Thursday, January 3, 2013

2013! Poems for Jan. 7

Ode to Repetition by Ellen Bass
The Conductor by Jacqueline Berger
Frankly by Naomi Shihab Nye
Happiness by Jane Kenyon
Push Back the Catastrophes – by Jayne Cortez

How to start the new year... examine what "new" and "same" mean, and read a bit of Ellen Bass. What an audacious title -- an ODE to repetition -- so the same walk,
looking at the sea which not only cycles through tides but reflects the weather; wash the same dishes, and in the same breath think of the rhodendron making not just blossoms but "pink ceremony". Water then, will be a gift, lampposts will wear halos in the fog, and the moon will rinse parked cars as we age, and we can find reassurance in stars, call them faultless as they disappear into day. Well, of course, you can't paraphrase a poem, but you will want to enjoy the colloquial tone that Ellen Bass sprinkles with such unusual images. Have you ever thought of waves as "surf's drunk crashing into the cliffs like a car wreck."

We discussed at length the nature of repetition -- how especially in music, even though the notes might be the same, they aren't played the same way when repeated. The variation hanging on the repeated hanging on we do to the familiar. How Bass challenges the metaphor of the "fixed town of your life" with line breaks that suspend the possibilities only to surprise you. I'm grateful, is followed by an observation
that the toilet is in it's usual place; back in bed she finds that the same woman in bed is not the same; The opening of curtains repeated the second time has no closing. A wonderful poem to read to be reminded not so much of what happens (repeats over and over) to each of us, but the possibility of how we face that fact.
We could despair, be afraid, or watch how same wears a different face, as we do.

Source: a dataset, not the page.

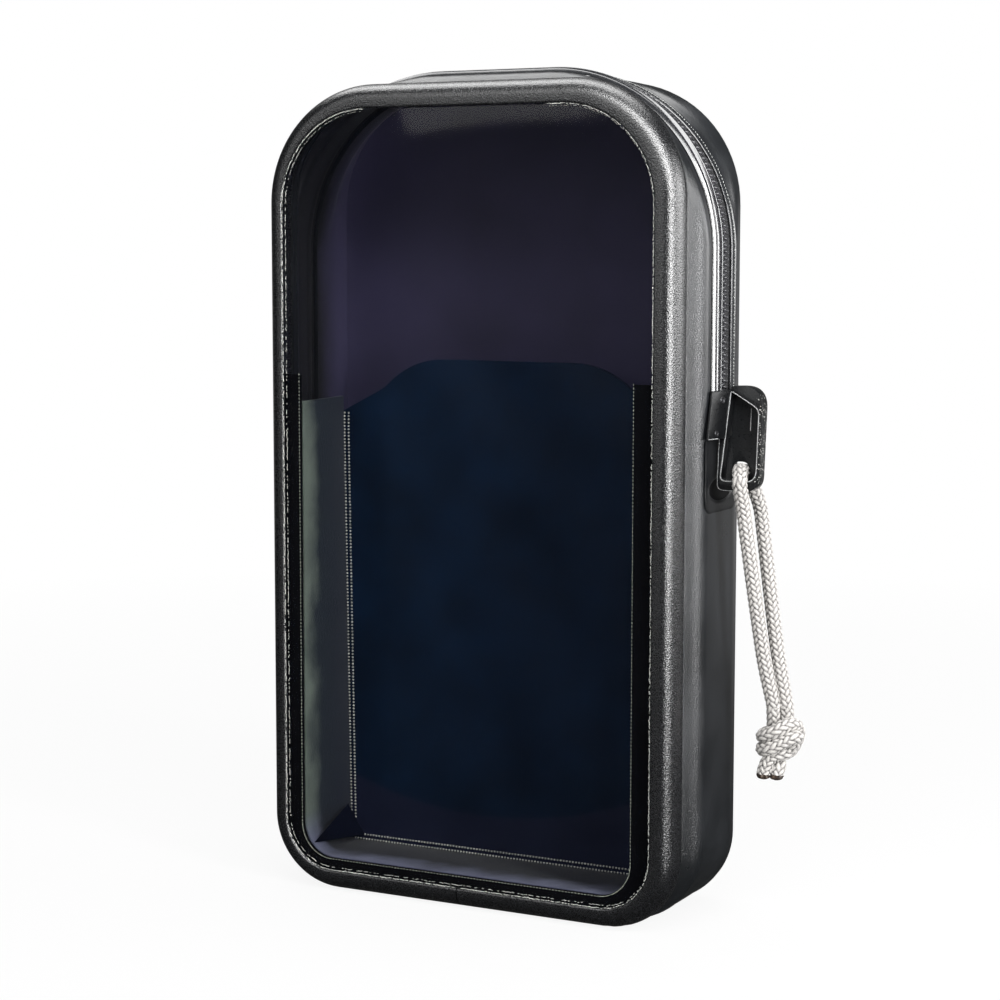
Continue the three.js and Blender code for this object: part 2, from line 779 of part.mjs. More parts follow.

The next poem allows us to think of who we are -- from the front, or the back, old, young, healthy or stricken with a disease like parkinsons; the role of music; the role of "composing" or "constructing" a face. The two "I" sentences could be the conductor speaking, but just as easily the speaker of the poem, who seems to be able to "wear his skin". Twice the use of innocence, but the repetition expands into trying to pinpoint the meaning of "the face/unconstructed". The ending question, stretched over seven lines implies for how close he is to not being
able to be a conductor, or alive, twice, repeating the word "edge".
the description of Parkinsons' effect, "fingers tap their useless code" and what else can he do, but show us who he is/ a man standing too close to the edge,/ edge no one can call him back from.

Martin called on the fact that the poem comes from a book entitled, "The Gift that Arrives Broken"-- all of us are born with something slightly "broken" -- sometimes not apparent, sometimes declaring itself much later in life. Perhaps there is a play on the word "construct" and "conduct", which would accentuate the unconstructed smile, is attached to the person whose gift broken, will prevent him from conducting both music and his life.

We did not discuss "Frankly" by Naomi Shihab Nye very long, but admired the wry tone, and how indeed we do not know how to be with the dying, let alone make time for them.
What is labor? What do we bare, bear, as in carry, and what bores us in all the senses of the word, what penetrates through us, or cannot engage us.

Kenyon's poem, Happiness develops a fine context to show happiness as something
that appears as unpredictably as a prodigal son, an uncle you never knew about.
And so you feast, "and weep... to know that you were not abandoned" in those "unmerciful hours of despair". Three times she repeats in the final stanza,
"it comes" with the fourth time repeating, it even comes... followed by a list of inanimate objects: boulder, pine barrens, rain and wineglass. Why is it weary of
holding wine -- the waiting for celebration and feast -- as if to underline that
unpredictability of happiness.

The final poem, I wonder, if it were performed like Jayne Cortez' "endangered species" which is spoken with music, might come across better. But the message is clear. Whether it is Gaia, mother earth, or an endangered animal or human,
catastrophe is pushed back to the root cause: the catastrophers.